* _WORK TO BE COMPLETED_: Only the lines starting at the one with "Write part 2" and ending at the one with "RIVET_COLOUR = (0.16, 0.165, 0.165)" should be copied, exactly and with both ends kept.

* _ENTRIES SUPPLIED_:
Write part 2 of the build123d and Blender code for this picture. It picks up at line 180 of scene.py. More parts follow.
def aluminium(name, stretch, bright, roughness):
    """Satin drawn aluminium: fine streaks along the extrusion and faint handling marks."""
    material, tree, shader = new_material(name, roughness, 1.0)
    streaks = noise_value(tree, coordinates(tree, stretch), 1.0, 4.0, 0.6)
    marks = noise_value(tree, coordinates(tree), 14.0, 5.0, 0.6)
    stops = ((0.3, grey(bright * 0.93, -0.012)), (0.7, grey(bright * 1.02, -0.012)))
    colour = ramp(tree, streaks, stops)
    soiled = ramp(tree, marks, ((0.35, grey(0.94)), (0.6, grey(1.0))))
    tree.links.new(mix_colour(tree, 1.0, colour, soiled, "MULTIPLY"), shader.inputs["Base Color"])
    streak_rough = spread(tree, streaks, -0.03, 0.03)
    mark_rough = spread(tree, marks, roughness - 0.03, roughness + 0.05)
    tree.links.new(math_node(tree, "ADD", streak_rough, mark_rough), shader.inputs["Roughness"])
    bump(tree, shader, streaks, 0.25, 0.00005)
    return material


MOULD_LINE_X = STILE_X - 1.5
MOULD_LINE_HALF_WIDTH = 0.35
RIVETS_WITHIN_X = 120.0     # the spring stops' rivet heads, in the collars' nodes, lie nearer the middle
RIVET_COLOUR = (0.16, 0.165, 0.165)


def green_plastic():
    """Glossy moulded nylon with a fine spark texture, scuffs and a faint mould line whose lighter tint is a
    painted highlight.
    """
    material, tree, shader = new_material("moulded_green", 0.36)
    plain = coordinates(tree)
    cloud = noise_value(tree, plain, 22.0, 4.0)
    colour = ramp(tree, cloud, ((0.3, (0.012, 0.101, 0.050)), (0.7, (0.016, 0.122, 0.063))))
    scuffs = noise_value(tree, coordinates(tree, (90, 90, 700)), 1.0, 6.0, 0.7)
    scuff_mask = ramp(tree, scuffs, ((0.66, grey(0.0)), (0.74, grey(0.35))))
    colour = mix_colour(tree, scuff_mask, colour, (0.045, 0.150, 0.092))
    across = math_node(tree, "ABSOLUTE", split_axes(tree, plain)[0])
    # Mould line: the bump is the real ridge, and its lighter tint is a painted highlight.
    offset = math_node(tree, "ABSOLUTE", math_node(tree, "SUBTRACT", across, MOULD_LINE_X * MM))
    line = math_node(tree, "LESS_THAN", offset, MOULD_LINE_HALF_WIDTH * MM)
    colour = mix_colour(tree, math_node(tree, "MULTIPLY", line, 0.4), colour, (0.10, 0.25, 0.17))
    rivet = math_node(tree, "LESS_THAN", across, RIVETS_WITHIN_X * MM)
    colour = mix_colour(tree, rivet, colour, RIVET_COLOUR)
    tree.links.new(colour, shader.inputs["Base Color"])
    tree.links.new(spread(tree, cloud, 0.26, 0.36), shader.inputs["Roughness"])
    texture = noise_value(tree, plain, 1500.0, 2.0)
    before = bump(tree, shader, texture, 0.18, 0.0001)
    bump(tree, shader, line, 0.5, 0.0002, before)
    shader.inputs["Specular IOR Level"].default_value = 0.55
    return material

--

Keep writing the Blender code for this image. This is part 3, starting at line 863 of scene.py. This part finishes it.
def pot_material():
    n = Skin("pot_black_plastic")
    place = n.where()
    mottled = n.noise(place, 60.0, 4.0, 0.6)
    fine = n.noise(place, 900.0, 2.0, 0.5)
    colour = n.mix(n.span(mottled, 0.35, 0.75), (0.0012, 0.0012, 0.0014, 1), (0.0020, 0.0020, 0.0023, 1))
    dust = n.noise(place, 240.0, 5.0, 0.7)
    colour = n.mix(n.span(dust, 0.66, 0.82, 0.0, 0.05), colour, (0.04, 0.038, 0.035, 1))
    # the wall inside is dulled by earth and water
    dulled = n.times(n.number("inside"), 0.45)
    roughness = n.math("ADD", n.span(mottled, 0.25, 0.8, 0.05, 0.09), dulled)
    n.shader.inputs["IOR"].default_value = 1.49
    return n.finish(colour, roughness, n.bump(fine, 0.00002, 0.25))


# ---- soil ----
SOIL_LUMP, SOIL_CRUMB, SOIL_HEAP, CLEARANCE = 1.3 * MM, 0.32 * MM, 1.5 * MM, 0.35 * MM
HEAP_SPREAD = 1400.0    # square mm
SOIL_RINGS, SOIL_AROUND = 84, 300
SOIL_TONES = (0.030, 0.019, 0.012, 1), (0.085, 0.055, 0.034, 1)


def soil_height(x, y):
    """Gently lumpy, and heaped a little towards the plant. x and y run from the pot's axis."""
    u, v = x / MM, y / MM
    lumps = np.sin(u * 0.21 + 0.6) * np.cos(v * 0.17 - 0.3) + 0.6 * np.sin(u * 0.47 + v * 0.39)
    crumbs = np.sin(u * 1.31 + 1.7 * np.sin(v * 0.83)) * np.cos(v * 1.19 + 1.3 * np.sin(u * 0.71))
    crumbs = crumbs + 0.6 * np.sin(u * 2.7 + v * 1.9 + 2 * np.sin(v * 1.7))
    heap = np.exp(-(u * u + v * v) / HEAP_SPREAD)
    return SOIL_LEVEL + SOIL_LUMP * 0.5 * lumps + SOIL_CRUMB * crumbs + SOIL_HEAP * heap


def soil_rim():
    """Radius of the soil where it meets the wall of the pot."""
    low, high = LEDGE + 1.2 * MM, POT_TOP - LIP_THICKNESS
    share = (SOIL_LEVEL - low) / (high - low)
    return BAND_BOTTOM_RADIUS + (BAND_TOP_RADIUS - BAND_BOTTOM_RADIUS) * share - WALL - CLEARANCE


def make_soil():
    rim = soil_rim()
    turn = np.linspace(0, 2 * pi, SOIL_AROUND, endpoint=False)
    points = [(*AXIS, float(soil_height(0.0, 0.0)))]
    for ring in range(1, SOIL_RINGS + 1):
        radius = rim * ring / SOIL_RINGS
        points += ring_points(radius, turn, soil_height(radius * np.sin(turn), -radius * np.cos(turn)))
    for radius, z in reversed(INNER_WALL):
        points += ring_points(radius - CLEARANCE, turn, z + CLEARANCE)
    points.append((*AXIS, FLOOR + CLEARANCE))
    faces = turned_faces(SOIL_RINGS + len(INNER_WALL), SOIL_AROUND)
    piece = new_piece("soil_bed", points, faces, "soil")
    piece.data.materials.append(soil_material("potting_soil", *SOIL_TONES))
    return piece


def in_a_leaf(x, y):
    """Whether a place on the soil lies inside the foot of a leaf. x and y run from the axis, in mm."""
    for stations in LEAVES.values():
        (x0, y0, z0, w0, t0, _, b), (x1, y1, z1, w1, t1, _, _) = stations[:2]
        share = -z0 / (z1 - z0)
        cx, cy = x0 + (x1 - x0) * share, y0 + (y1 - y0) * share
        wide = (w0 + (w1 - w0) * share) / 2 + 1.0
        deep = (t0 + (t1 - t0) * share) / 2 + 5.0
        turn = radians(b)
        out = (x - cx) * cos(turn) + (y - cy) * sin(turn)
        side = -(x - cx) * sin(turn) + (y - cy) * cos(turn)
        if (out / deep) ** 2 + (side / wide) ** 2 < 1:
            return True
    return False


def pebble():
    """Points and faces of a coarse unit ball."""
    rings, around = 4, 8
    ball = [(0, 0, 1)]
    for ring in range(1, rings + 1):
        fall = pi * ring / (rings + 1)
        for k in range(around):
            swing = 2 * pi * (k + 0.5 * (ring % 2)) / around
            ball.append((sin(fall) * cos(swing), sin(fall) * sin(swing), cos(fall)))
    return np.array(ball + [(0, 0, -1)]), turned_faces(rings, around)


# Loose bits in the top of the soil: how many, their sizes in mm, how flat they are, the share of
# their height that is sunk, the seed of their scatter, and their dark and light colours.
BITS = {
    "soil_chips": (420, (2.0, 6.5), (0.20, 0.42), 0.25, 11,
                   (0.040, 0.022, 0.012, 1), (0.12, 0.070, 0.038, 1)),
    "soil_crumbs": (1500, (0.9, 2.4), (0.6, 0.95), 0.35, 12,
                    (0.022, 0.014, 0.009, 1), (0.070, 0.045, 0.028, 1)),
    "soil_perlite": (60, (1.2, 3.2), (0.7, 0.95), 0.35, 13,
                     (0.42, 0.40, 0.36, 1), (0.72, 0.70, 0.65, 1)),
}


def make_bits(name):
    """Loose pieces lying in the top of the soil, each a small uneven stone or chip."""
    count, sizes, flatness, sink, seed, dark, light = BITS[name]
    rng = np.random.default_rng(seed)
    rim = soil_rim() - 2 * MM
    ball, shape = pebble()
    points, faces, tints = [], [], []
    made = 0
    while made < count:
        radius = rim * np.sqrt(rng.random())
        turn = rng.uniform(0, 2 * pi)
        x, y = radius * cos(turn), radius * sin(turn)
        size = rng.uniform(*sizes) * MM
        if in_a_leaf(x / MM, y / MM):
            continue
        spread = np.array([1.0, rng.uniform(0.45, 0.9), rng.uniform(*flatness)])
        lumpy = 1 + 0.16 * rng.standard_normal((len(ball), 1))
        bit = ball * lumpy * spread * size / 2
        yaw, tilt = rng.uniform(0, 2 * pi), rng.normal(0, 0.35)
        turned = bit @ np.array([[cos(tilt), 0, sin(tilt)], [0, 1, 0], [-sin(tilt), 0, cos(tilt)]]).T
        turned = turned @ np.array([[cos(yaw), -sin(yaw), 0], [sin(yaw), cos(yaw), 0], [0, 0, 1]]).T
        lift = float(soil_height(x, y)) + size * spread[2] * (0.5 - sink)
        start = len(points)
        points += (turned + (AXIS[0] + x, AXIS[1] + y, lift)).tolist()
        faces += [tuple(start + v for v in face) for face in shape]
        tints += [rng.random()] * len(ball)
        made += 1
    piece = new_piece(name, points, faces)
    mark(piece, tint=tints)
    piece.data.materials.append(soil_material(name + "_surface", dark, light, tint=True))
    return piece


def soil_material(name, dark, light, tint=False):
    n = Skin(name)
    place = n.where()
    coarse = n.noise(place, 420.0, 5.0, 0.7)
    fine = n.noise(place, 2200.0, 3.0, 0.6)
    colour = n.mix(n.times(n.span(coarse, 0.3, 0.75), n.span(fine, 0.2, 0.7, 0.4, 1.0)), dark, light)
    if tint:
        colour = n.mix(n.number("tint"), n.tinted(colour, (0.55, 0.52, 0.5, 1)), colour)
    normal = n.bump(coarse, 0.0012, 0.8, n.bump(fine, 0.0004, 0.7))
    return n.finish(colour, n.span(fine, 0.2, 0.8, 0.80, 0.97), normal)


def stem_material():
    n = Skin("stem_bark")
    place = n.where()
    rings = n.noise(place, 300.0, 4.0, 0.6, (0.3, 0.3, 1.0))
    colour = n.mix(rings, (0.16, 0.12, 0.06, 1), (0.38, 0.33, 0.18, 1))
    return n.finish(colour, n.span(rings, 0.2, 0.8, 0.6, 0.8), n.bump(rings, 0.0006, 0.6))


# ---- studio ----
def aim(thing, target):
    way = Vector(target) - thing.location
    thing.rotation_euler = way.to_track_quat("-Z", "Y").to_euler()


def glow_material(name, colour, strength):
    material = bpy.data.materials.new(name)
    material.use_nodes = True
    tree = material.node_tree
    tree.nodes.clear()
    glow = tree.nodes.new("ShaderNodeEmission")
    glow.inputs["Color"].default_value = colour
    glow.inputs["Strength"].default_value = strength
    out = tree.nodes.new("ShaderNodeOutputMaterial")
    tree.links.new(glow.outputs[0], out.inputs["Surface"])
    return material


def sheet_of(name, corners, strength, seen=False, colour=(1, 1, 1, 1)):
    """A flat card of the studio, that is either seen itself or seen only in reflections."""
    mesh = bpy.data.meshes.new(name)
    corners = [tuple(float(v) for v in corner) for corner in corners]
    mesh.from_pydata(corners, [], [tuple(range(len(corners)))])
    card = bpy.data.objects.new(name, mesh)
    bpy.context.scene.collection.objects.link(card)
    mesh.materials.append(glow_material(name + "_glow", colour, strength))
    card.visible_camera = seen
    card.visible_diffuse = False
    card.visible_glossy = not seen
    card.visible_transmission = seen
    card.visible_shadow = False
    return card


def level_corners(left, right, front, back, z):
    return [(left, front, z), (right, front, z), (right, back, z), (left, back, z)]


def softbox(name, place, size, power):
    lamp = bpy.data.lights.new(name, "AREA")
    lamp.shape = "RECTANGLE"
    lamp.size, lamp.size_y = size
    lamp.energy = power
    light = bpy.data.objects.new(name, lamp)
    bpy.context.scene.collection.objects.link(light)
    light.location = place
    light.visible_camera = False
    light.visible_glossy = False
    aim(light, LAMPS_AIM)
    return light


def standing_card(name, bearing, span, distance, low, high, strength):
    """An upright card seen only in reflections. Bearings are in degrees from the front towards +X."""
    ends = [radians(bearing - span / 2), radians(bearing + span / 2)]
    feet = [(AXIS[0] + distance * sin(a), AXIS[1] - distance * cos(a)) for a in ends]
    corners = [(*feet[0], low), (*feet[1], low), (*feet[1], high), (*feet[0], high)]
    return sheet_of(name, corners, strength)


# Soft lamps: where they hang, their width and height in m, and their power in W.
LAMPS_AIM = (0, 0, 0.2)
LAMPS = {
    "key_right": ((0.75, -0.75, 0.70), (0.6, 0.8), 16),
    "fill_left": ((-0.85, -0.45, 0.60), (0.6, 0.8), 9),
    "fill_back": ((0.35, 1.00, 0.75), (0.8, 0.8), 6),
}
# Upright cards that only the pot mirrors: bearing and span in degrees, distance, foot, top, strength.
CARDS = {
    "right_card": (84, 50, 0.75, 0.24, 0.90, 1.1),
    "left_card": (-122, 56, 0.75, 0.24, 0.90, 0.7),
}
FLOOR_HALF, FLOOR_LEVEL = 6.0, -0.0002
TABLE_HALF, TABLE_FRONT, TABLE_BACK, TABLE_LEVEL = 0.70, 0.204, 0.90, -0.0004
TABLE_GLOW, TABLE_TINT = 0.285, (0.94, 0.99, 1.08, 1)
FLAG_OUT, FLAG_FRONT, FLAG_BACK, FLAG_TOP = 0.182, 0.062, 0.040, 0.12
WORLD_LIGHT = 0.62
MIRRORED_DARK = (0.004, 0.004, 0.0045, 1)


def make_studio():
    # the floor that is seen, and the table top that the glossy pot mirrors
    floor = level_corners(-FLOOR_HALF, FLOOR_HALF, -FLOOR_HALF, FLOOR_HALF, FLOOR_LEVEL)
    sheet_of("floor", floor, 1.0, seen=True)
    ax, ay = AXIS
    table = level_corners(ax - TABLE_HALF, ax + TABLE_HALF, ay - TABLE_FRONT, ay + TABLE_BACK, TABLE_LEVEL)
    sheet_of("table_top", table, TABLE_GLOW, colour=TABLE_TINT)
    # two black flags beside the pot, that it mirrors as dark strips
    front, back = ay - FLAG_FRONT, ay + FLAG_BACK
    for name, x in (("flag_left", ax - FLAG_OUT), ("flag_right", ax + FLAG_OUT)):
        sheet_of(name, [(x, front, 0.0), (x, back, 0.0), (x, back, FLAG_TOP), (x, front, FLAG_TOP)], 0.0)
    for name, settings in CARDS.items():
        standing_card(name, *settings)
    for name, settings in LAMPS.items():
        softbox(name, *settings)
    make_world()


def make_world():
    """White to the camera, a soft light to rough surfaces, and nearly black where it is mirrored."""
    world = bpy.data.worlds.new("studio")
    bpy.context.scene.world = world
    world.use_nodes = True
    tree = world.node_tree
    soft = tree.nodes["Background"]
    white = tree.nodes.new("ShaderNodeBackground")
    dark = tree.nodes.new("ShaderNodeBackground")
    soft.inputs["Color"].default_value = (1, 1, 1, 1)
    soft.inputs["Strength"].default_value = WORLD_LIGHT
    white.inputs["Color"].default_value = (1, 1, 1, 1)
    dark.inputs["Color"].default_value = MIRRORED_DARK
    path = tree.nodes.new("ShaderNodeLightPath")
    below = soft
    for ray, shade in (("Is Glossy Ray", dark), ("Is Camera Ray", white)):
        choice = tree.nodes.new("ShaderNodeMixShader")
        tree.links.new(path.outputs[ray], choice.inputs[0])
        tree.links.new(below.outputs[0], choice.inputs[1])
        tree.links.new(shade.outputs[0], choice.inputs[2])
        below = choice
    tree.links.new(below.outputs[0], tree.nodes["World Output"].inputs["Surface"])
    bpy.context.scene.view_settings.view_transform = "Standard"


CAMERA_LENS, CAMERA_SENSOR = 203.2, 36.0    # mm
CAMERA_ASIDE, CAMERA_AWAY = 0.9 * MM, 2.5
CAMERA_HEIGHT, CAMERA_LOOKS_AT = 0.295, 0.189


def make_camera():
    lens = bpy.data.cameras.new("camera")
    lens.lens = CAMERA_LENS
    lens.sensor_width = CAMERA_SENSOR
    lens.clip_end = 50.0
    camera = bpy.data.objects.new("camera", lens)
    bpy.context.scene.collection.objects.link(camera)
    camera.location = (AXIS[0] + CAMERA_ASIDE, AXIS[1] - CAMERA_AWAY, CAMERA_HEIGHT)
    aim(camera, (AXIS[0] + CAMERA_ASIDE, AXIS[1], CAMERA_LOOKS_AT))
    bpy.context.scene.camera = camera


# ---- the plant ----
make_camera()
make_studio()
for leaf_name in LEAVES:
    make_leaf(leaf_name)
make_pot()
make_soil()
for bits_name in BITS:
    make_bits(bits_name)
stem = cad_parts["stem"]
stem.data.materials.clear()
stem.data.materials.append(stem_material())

---

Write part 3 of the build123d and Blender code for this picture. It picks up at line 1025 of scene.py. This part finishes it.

* _RESPONSE TO THIS TASK_:
Write part 2 of the build123d and Blender code for this picture. It picks up at line 180 of scene.py. More parts follow.
def aluminium(name, stretch, bright, roughness):
    """Satin drawn aluminium: fine streaks along the extrusion and faint handling marks."""
    material, tree, shader = new_material(name, roughness, 1.0)
    streaks = noise_value(tree, coordinates(tree, stretch), 1.0, 4.0, 0.6)
    marks = noise_value(tree, coordinates(tree), 14.0, 5.0, 0.6)
    stops = ((0.3, grey(bright * 0.93, -0.012)), (0.7, grey(bright * 1.02, -0.012)))
    colour = ramp(tree, streaks, stops)
    soiled = ramp(tree, marks, ((0.35, grey(0.94)), (0.6, grey(1.0))))
    tree.links.new(mix_colour(tree, 1.0, colour, soiled, "MULTIPLY"), shader.inputs["Base Color"])
    streak_rough = spread(tree, streaks, -0.03, 0.03)
    mark_rough = spread(tree, marks, roughness - 0.03, roughness + 0.05)
    tree.links.new(math_node(tree, "ADD", streak_rough, mark_rough), shader.inputs["Roughness"])
    bump(tree, shader, streaks, 0.25, 0.00005)
    return material


MOULD_LINE_X = STILE_X - 1.5
MOULD_LINE_HALF_WIDTH = 0.35
RIVETS_WITHIN_X = 120.0     # the spring stops' rivet heads, in the collars' nodes, lie nearer the middle
RIVET_COLOUR = (0.16, 0.165, 0.165)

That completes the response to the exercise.